Weed flouts the caricature of marketing directors as fluffy folk who squander the family silver on some crazy creative idea that might work. This image problem leads to marketing being treated as unhelpful to corporate growth, when in fact a well-managed campaign, which has had buy-in from the board at the outset, has helped transform the fortunes of many struggling companies.
Cast your mind back to when Skoda was the butt of jokes. A marketing campaign that confronted the car’s image problem was responsible for increasing sales and creating the first-ever waiting list for new Skoda vehicles in the UK. It was the same story at Honda, where, until a few years ago, the brand was beloved only by the blue-rinse brigade. Some energetic and colourful marketing ideas helped to contemporise the cars and boost the bottom line.

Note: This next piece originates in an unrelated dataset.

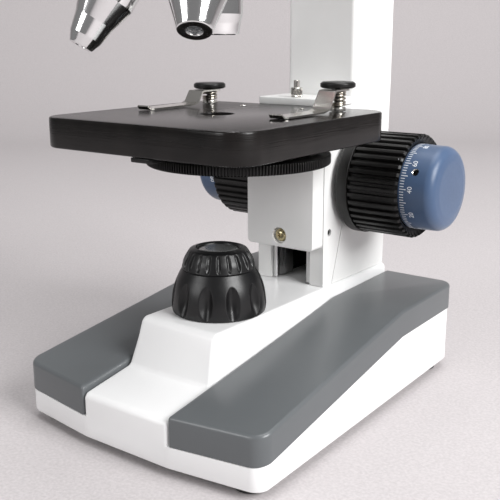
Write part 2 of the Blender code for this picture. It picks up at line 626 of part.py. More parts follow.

Considering the impact that marketing can make on sales, it’s puzzling that marketing directors are still woefully under-represented at board level. Only a handful of the top 100 power marketers, as ranked by Marketing, have boardroom status. One of the oft-cited reasons is that marketing directors tend to leave early: their average tenure is around two years, compared to four for finance directors.

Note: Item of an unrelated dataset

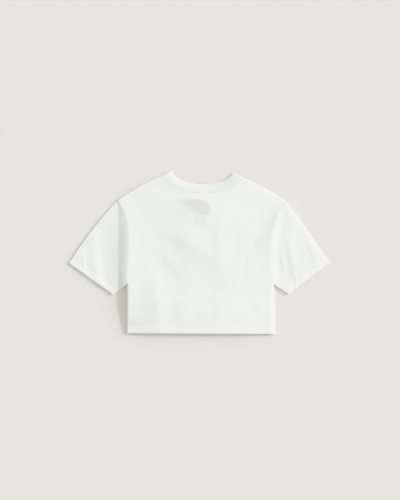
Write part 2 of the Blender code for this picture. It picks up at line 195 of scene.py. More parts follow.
class Net:
    # one material's or the world's node tree
    def __init__(self, owner):
        owner.use_nodes = True
        self.tree = owner.node_tree
        self.tree.nodes.clear()

    def node(self, kind, settings=None, values=None, output=0):
        # adds a node: settings first, then the values or links of its sockets; returns one output
        made = self.tree.nodes.new(kind)
        for name, value in (settings or {}).items():
            setattr(made, name, value)
        for name, value in (values or {}).items():
            socket = made.inputs[name]
            if isinstance(value, Wire):
                self.tree.links.new(value.socket, socket)
            else:
                socket.default_value = value
        return Wire(self, made.outputs[output]) if made.outputs else None

    def split(self, vector):
        first = self.node("ShaderNodeSeparateXYZ", {}, {0: vector})
        return [Wire(self, output) for output in first.socket.node.outputs]

    def noise(self, vector, scale, detail=3.0):
        values = {"Vector": vector, "Scale": scale, "Detail": detail, "Roughness": 0.55}
        return self.node("ShaderNodeTexNoise", {}, values)

    def mix(self, share, first, second):
        # colours; sockets 6 and 7 are a Mix node's colour inputs, and output 2 its colour
        values = {0: share, 6: first, 7: second}
        return self.node("ShaderNodeMix", {"data_type": "RGBA"}, values, output=2)

    def place(self):
        return self.node("ShaderNodeTexCoord", output="Object")

    def clothPlace(self):
        return self.node("ShaderNodeUVMap", {"uv_map": "cloth"})

    def bump(self, height, distance):
        return self.node("ShaderNodeBump", {}, {"Height": height, "Distance": distance, "Strength": 1.0})

    def surface(self, values):
        # a Principled shader on the material's output
        shader = self.node("ShaderNodeBsdfPrincipled", {}, values)
        self.node("ShaderNodeOutputMaterial", {}, {"Surface": shader})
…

Yet independent brand valuation consultancy, Brand Finance, estimates that brands account for, on average, 28 per cent of companies’ total intangible value. In certain sectors, such as apparel, average brand value can be more than two-fifths of a company’s entire market value.

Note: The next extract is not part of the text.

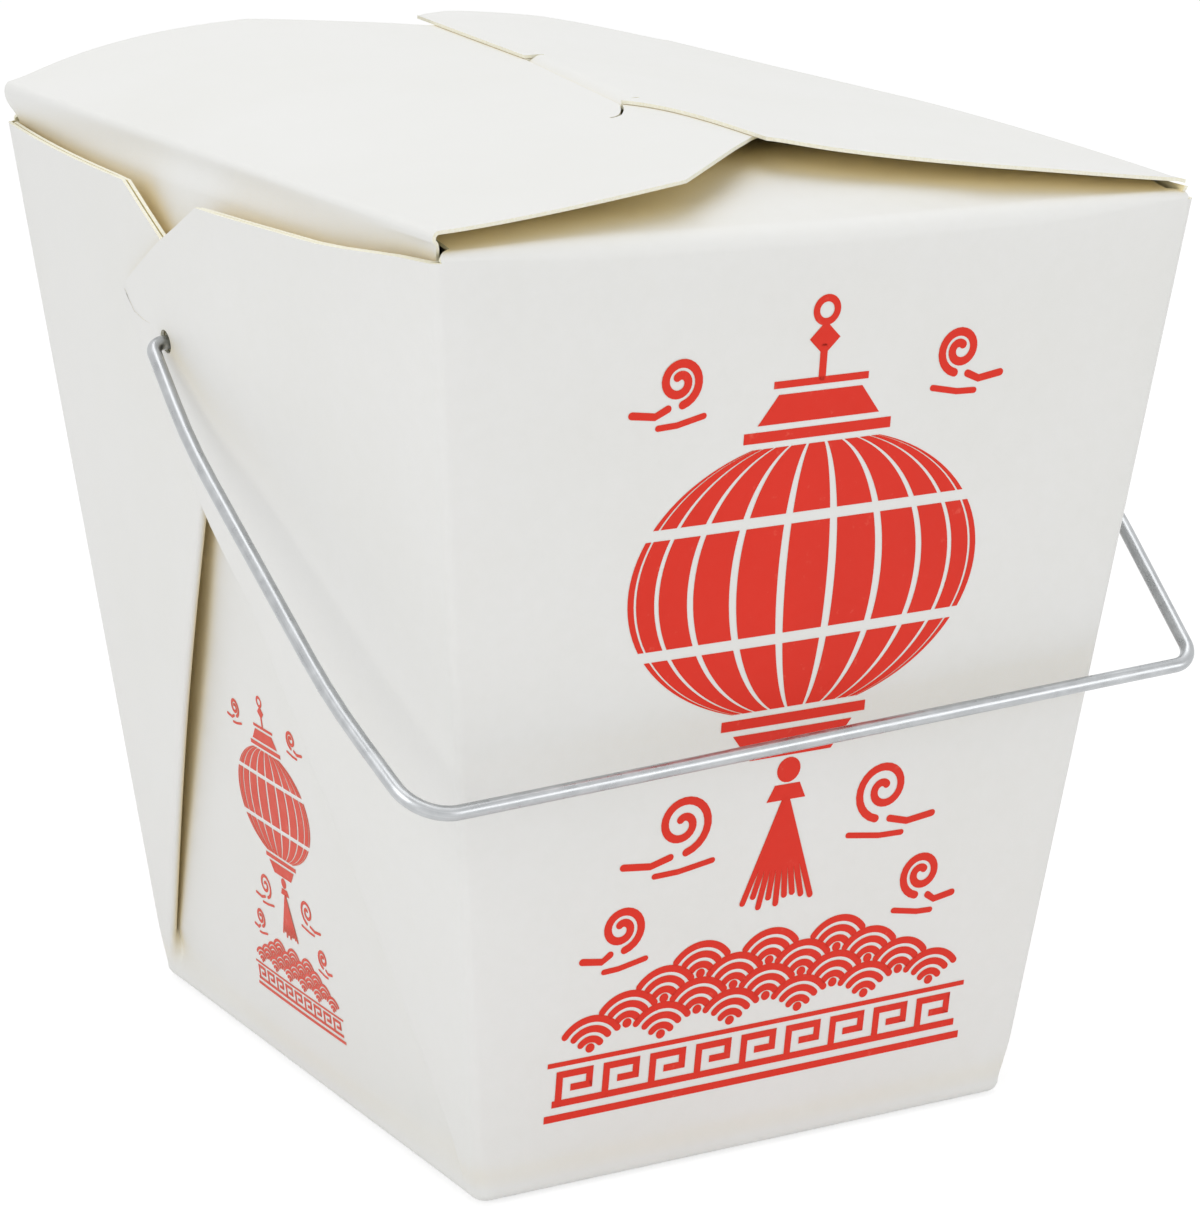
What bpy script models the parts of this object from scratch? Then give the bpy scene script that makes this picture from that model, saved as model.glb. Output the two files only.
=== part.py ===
"""Folding food pail: one creased sheet of paperboard with four gusset corners and a wire bail.

The sheet is modelled as its mid-surface, section by section, and thickened with Solidify.
Frame: base on z = 0, centred; the plain end walls face -Y and +Y, the gusseted walls -X and +X.
"""
import math

import bmesh
import bpy
import numpy as np

MM = 0.001

# --- box -----------------------------------------------------------------------------------
HEIGHT = 108.0 * MM          # base to the fold of the end walls
BASE_X = 69.6 * MM           # outside, across the end wall
BASE_Y = 84.7 * MM           # outside, across the gusseted wall
TOP_X = 94.1 * MM
TOP_Y = 112.7 * MM
BOARD = 0.5 * MM             # board thickness
LAYER = 0.8 * MM             # pitch of two layers folded onto each other
FOLD_R = LAYER / 2           # mid-surface radius of a folded-over edge
BASE_BEND = 1.1 * MM         # bend between base and walls
CORNER_R = 0.8 * MM          # upright corner crease
FOOT_CORNER_R = 1.7 * MM     # the same corner where it meets the base
GUSSET_INSET = 1.3 * MM      # inner fold of a gusset from the end wall
SIDE_BULGE = 3.4 * MM        # how far a gusseted wall swells at mid width
BULGE_Z = 91.0 * MM          # height of the widest swell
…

Successful marketing is about connecting consumers to a particular product or service, encouraging them not only to stay loyal to it, but also to recommend it. This, in turn, builds brands which are corporate assets for shareholders and which are fluid enough to innovate (the Virgin franchise), flexible enough to extend into different areas (Tesco mobile, Sainsbury’s finance) and can develop future cash flow (Apple). This is particularly crucial as, according to Deloitte, 50 per cent of share price value is based on the perception of future growth.
That Deloitte survey, Marketing in 3D, also showed that only 14 per cent of CFOs strongly agreed that the role of marketing versus the role of the marketing department is understood – yet these are the very people marketers need to befriend if they want their discipline to be seen as a growth-driver. As well as improving the image of brands, marketers might benefit from giving themselves – and their role in business – a makeover, too.